How to know you've cut enough
You're done when the manuscript feels more focused, not thinner. A trimmed book should usually have:
- fewer repeated ideas
- cleaner scene movement
- stronger paragraph-to-paragraph flow
- less cushioning around the main point
- the same emotional and informational payoff in fewer words
If readers can move through the pages more easily without losing character, voice, or meaning, you've likely done the job well.
One practical check: read a chapter aloud. If you keep wanting to skip ahead, the draft may still contain a stretch that needs tightening.
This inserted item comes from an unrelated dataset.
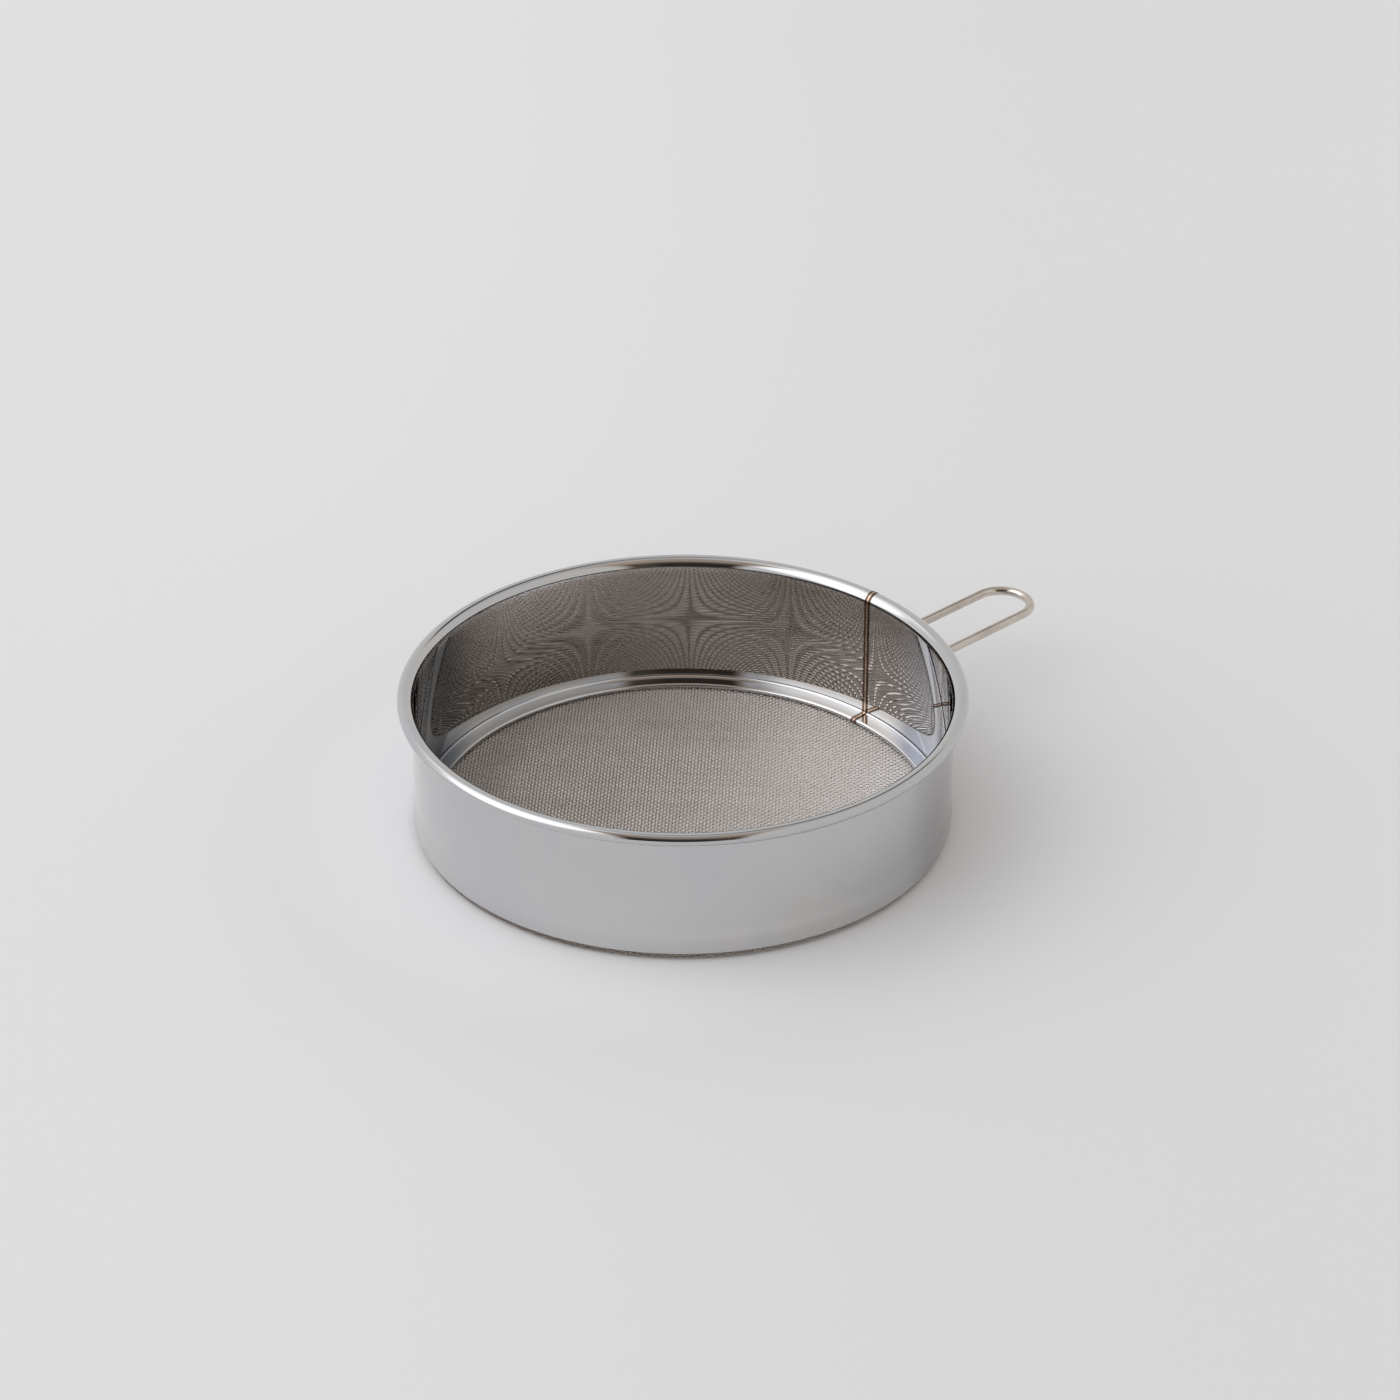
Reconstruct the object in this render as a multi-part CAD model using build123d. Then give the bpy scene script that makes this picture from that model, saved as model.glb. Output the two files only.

If you can read it straight through without stumbling over excess, you're close.
Where AI editing can help
AI tools can be useful at the compression stage because they make repetition, filler, and sentence-level clutter easier to spot. They're especially helpful when you want a quick first pass before you make human judgment calls about what stays.
For example, BookEditor.io can flag patterns in a manuscript and help you identify places where the prose is heavier than it needs to be. That kind of pass won't replace editorial judgment, but it can save time before you do the more delicate work of deciding what belongs.
The key is to treat any automated suggestion as a question, not an order. If a phrase can be shortened without changing the effect, great. If it carries voice, tension, or meaning, keep it.
Final checklist before you publish
Before you lock the manuscript, run this quick review:
- Have I removed duplicated scenes, examples, or explanations?
- Did I shorten transitions that weren't earning their space?
- Are my dialogue scenes tighter without sounding artificial?
- Did I protect the moments that carry payoff, tone, or character growth?
- Does the book still feel like itself after the cuts?
If you can answer yes to those questions, your trim is probably serving the book rather than shrinking it for its own sake.
Learning how to cut 10% from your manuscript without hurting it is less about aggression and more about precision. The best cuts are the ones the reader never misses because the manuscript works better without them.